** Goal **
Repeat the line that contains "jar_body();", the line that contains "imported = [obj", and all lines between them, exactly and with no other lines.

** Given information **
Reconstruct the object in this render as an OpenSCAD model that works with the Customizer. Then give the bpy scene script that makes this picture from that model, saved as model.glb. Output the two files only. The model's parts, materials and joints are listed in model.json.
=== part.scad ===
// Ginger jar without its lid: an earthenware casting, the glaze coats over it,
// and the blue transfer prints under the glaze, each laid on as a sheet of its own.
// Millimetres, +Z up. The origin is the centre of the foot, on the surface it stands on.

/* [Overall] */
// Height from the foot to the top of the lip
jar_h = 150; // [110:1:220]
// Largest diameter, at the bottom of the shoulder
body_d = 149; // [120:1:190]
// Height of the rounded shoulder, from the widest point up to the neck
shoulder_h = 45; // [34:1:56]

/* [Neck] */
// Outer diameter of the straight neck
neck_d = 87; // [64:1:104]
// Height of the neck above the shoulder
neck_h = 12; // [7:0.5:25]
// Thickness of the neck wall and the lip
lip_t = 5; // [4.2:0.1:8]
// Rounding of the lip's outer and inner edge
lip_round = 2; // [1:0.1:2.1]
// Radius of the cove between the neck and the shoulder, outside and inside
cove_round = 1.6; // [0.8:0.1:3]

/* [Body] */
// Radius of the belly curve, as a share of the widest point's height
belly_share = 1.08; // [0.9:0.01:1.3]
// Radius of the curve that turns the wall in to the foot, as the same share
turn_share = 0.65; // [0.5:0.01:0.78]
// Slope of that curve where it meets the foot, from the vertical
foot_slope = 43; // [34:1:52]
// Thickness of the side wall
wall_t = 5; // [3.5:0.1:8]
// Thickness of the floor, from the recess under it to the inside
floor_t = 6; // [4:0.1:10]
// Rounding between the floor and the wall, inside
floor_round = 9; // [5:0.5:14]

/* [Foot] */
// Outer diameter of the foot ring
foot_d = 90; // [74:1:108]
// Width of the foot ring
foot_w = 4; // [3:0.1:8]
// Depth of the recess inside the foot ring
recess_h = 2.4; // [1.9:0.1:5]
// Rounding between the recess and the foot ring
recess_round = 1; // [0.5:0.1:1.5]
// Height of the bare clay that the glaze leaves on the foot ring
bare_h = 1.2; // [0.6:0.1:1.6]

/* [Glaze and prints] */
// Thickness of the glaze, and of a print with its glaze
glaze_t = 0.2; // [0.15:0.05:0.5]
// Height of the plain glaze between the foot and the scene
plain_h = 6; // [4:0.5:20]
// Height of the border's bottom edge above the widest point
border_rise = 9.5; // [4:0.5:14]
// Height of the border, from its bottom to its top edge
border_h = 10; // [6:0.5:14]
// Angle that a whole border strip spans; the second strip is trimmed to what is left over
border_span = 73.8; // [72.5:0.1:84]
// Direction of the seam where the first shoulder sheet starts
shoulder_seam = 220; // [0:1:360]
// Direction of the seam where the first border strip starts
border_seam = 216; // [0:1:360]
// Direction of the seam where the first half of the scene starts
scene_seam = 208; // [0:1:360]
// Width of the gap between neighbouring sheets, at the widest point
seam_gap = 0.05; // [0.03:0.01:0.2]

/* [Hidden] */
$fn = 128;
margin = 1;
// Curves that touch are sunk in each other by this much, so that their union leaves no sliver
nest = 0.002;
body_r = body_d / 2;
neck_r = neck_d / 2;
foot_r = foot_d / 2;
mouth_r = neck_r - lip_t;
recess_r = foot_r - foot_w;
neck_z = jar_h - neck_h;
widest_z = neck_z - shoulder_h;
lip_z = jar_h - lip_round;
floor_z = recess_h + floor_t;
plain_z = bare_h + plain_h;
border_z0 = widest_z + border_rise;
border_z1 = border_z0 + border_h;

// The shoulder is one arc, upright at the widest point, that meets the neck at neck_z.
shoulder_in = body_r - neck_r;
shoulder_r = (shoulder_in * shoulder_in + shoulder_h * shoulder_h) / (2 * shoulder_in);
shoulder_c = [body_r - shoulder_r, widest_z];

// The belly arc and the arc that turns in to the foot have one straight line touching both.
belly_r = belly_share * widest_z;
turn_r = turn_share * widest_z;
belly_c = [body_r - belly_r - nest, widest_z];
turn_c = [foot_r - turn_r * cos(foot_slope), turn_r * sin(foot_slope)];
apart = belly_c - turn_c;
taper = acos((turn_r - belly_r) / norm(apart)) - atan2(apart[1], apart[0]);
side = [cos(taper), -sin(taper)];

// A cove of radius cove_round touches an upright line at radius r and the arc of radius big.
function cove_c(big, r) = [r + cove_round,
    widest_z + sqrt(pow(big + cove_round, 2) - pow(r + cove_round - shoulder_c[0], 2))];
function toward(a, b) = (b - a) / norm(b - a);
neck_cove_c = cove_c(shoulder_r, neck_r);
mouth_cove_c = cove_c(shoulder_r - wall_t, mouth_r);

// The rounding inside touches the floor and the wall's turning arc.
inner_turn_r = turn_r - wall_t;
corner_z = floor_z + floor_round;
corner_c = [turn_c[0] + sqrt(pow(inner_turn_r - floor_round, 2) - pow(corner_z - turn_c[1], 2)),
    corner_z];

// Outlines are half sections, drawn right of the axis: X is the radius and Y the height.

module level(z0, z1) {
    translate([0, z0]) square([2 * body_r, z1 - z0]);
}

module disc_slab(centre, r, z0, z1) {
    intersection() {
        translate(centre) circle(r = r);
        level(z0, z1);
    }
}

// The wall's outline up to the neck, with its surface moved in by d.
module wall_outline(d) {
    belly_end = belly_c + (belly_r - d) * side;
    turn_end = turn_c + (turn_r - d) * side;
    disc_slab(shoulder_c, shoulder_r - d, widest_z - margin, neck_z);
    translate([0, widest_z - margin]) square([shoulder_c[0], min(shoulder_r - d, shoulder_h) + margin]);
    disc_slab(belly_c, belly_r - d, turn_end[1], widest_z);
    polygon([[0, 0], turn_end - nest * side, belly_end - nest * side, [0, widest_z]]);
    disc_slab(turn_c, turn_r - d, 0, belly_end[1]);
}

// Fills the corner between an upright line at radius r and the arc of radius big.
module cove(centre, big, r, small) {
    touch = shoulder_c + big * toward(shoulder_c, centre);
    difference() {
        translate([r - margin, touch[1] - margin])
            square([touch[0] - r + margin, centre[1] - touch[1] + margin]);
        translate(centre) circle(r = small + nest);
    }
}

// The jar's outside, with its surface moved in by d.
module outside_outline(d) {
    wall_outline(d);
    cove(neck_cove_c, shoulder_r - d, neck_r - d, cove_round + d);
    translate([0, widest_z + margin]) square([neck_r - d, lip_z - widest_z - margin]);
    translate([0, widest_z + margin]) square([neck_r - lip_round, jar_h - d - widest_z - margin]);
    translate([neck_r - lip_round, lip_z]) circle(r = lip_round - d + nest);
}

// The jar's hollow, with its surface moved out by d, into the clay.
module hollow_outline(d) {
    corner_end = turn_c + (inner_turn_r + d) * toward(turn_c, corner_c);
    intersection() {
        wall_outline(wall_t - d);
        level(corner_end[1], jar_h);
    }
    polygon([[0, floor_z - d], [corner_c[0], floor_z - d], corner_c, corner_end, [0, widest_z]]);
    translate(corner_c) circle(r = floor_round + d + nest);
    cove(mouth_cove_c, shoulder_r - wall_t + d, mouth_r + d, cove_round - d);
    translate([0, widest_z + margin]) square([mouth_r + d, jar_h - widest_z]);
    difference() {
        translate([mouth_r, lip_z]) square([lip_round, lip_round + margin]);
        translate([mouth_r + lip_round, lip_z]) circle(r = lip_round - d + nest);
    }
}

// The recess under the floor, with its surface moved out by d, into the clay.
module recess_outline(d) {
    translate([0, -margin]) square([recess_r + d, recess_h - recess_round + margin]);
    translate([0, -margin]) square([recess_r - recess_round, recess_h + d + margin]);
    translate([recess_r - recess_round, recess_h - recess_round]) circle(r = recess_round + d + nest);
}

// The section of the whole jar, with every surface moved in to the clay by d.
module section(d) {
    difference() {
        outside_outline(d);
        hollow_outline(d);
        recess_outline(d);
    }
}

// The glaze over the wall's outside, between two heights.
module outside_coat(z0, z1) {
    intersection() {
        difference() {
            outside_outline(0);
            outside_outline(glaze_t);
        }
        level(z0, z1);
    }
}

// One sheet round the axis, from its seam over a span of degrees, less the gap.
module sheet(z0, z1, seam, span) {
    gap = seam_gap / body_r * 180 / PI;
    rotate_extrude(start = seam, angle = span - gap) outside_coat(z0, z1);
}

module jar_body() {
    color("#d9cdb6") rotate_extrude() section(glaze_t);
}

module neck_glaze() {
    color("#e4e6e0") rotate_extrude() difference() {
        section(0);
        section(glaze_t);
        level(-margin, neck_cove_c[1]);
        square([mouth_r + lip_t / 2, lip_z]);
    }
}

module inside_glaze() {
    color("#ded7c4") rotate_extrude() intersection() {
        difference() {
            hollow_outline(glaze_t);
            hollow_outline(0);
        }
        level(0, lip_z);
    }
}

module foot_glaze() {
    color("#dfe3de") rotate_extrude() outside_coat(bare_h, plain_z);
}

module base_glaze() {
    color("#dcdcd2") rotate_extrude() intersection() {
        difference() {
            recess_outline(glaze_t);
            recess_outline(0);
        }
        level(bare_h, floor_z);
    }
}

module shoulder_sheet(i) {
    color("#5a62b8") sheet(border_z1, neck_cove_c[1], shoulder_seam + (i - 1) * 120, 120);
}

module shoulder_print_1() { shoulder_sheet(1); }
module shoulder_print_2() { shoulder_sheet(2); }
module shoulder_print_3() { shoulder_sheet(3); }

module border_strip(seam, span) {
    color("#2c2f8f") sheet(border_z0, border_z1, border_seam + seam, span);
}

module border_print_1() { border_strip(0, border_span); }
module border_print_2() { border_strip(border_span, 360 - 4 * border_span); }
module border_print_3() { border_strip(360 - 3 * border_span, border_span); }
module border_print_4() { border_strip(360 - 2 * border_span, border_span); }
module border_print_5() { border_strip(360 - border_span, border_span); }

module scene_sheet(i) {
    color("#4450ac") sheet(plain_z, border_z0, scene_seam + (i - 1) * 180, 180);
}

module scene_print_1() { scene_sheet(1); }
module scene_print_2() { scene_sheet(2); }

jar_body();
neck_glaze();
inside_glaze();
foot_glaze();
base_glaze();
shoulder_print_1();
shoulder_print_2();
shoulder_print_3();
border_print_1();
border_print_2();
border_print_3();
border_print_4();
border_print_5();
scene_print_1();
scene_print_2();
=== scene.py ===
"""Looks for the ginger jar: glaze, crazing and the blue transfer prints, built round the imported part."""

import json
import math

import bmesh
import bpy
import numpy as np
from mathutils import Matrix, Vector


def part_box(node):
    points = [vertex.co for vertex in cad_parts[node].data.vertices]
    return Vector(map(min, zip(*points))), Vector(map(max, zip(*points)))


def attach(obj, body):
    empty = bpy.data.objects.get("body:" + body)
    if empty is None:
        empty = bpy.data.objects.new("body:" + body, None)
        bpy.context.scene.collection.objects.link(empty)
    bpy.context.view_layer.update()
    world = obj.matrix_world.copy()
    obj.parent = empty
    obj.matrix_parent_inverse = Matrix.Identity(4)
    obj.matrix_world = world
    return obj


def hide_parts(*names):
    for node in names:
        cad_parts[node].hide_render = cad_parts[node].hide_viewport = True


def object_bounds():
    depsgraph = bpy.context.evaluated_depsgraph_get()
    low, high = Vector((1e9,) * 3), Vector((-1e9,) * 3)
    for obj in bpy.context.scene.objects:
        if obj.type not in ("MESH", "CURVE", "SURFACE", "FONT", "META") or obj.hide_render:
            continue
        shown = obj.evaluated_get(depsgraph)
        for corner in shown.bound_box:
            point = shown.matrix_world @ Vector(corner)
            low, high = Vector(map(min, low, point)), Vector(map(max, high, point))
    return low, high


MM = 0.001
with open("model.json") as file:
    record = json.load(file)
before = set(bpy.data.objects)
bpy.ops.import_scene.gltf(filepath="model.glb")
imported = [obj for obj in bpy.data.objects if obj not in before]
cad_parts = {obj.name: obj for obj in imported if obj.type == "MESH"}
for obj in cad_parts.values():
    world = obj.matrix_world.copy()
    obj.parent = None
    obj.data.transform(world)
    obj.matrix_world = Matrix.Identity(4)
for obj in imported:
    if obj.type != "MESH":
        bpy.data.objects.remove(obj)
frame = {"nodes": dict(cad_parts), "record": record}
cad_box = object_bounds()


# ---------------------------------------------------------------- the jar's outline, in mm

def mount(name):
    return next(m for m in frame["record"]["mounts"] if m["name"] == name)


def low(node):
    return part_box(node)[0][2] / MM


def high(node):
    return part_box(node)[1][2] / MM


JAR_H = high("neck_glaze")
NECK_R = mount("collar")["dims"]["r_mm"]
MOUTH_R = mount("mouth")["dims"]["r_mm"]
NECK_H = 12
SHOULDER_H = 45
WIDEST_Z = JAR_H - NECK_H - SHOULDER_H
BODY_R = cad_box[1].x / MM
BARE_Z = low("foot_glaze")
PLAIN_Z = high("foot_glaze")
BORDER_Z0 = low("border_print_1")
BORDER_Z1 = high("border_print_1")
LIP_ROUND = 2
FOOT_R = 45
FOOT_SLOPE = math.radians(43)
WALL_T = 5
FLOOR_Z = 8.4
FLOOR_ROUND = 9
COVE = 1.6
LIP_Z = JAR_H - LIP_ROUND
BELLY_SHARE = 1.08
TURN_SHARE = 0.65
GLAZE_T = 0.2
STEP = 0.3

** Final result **
jar_body();
neck_glaze();
inside_glaze();
foot_glaze();
base_glaze();
shoulder_print_1();
shoulder_print_2();
shoulder_print_3();
border_print_1();
border_print_2();
border_print_3();
border_print_4();
border_print_5();
scene_print_1();
scene_print_2();
=== scene.py ===
"""Looks for the ginger jar: glaze, crazing and the blue transfer prints, built round the imported part."""

import json
import math

import bmesh
import bpy
import numpy as np
from mathutils import Matrix, Vector


def part_box(node):
    points = [vertex.co for vertex in cad_parts[node].data.vertices]
    return Vector(map(min, zip(*points))), Vector(map(max, zip(*points)))


def attach(obj, body):
    empty = bpy.data.objects.get("body:" + body)
    if empty is None:
        empty = bpy.data.objects.new("body:" + body, None)
        bpy.context.scene.collection.objects.link(empty)
    bpy.context.view_layer.update()
    world = obj.matrix_world.copy()
    obj.parent = empty
    obj.matrix_parent_inverse = Matrix.Identity(4)
    obj.matrix_world = world
    return obj


def hide_parts(*names):
    for node in names:
        cad_parts[node].hide_render = cad_parts[node].hide_viewport = True


def object_bounds():
    depsgraph = bpy.context.evaluated_depsgraph_get()
    low, high = Vector((1e9,) * 3), Vector((-1e9,) * 3)
    for obj in bpy.context.scene.objects:
        if obj.type not in ("MESH", "CURVE", "SURFACE", "FONT", "META") or obj.hide_render:
            continue
        shown = obj.evaluated_get(depsgraph)
        for corner in shown.bound_box:
            point = shown.matrix_world @ Vector(corner)
            low, high = Vector(map(min, low, point)), Vector(map(max, high, point))
    return low, high


MM = 0.001
with open("model.json") as file:
    record = json.load(file)
before = set(bpy.data.objects)
bpy.ops.import_scene.gltf(filepath="model.glb")
imported = [obj for obj in bpy.data.objects if obj not in before]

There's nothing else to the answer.